Another week, another packaged-produce-at-the-grocery-store scandal. This time around, it's Canadian grocery chain Sobeys that's under fire after someone snapped a photo of an avocado that had been cut in half and pitted before being wrapped in plastic, packaged in cardboard, and priced at $3.99. After all, one of the many cool things about avocados (others being guacamole, avocado toast and the fact that you can actually make chocolate cake with them) is that they come in their own nature-made wrapper, otherwise known as a peel.
"Adding packaging to an avocado is strange to say the least," Christine Kizik wrote when she posted the pic to Sobeys's Facebook page. "This is wasteful and I'm curious about the reasoning for Sobeys stocking avocado this way?"
Her post has been shared more than 700 times over the last few days, and the photo has begun to go viral.

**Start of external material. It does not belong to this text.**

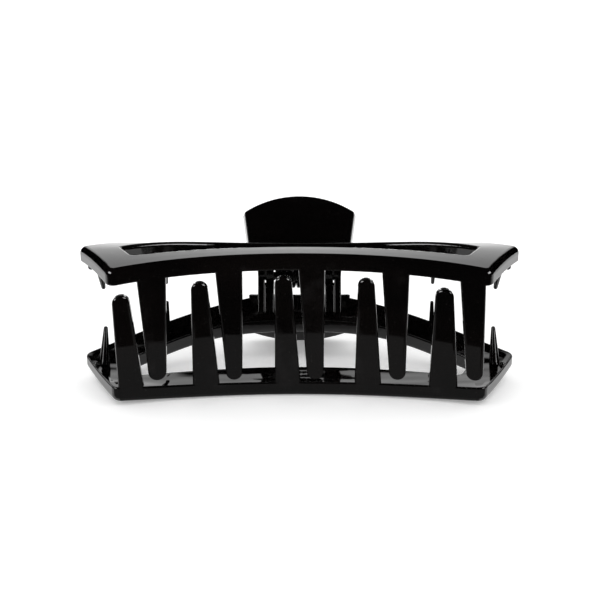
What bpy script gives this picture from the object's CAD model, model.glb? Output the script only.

The scandal is prompting yet another debate over whether or not this kind of convenience food is helpful or just irresponsible, a way for grocers to promote and capitalize on laziness.
Just two weeks ago there was a similar outcry when a shelf full of peeled Sumo mandarin oranges, each one individually packaged in a plastic container and priced at $5.99 a pound, was spotted at an Oakland, California, Whole Foods. The photo was tweeted tens of thousands of times (and even got its own #orangegate hashtag), and gained international media attention. The supermarket chain quickly announced it had made a mistake and was pulling the product.

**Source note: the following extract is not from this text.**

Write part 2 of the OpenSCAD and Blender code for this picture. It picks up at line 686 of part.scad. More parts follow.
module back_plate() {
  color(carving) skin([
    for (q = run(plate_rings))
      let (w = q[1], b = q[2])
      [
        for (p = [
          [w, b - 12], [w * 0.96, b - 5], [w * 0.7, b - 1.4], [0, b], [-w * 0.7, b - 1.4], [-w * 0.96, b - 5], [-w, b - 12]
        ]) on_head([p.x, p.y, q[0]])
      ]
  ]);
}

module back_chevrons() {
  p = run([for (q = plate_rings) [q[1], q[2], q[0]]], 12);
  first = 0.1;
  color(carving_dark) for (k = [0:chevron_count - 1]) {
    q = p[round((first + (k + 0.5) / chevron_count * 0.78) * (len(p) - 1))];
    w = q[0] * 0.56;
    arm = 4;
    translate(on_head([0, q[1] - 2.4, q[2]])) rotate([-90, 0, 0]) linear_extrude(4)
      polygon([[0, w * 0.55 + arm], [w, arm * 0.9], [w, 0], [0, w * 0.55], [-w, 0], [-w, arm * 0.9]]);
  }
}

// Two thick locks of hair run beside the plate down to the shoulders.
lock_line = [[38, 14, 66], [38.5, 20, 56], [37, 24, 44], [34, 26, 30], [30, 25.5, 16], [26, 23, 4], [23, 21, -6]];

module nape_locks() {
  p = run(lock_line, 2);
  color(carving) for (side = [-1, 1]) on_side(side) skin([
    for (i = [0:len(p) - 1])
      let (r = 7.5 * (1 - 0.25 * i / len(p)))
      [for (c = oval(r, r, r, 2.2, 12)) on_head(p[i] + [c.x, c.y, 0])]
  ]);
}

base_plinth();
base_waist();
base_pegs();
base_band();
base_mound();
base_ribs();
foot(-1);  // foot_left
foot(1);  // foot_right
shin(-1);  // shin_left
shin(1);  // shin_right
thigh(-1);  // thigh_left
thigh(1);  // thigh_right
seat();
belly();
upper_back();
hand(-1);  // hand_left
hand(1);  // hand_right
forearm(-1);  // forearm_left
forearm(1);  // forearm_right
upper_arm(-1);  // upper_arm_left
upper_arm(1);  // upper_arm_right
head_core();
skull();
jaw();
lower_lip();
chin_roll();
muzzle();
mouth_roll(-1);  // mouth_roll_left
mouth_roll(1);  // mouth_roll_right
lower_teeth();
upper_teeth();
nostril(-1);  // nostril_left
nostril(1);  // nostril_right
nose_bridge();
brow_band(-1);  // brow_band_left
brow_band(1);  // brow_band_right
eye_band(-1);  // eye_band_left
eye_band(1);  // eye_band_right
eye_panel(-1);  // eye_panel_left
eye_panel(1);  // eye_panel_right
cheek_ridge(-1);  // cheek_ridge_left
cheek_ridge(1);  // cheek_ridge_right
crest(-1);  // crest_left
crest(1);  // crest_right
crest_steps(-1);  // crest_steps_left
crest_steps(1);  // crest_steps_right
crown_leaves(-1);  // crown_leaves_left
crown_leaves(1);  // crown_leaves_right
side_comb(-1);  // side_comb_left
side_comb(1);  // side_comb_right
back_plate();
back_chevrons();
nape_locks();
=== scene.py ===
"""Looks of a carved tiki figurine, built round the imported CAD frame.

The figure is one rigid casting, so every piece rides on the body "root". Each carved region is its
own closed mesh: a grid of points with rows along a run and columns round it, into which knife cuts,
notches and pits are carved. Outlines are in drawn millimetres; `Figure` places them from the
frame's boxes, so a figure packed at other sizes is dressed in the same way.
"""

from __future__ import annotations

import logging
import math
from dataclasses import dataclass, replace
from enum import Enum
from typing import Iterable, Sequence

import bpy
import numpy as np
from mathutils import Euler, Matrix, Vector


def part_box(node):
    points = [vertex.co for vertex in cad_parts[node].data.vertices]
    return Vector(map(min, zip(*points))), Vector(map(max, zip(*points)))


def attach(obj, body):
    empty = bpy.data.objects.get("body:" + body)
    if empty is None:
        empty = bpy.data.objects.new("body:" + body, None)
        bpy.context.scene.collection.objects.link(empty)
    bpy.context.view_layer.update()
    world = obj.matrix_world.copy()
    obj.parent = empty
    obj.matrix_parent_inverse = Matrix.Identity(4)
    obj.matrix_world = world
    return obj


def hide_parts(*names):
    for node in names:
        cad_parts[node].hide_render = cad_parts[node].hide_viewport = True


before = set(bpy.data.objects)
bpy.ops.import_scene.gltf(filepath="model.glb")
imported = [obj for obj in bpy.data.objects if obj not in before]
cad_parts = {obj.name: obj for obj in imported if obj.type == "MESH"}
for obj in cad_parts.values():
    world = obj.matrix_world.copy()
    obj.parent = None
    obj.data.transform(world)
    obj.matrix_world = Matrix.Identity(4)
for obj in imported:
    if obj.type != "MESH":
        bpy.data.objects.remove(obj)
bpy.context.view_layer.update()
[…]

But while most of the online reaction to these pre-peeled foods has been critical, it's worth wondering why some pre-prepped and packaged items that have been sold for years—bagged lettuces, cut-up fruits and veggies, minced onion and garlic, and shelled edamame, for example—haven't prompted much backlash.
And some in the disabled community have recently spoken out in support of packaged items like those peeled oranges. "Anything that helps make my regular acts of daily life safer and more convenient is always a plus," a PhD candidate in disability studies wrote on her blog earlier this month. "So I was one of a number of disabled people who pushed back against the wholesale shaming of preprepared foods."
Sobeys, meanwhile, isn't backing down. "This product was developed for people who might be new to using avocados and for a little more convenience," they wrote in a Facebook response. "It eliminates the guess work when it comes to ripeness and any challenges if you are not familiar with peeling and seeding a fresh avocado. The packaging is there to keep the fresh wholesome appearance and quality of the avocado without it browning prior to consumption."
Whether this will be the last pre-packaged scandal to make headlines for the time being remains to be seen, but if you happen to spot an already-cracked egg on the shelf with a $6 price tag, you'd better get tweeting.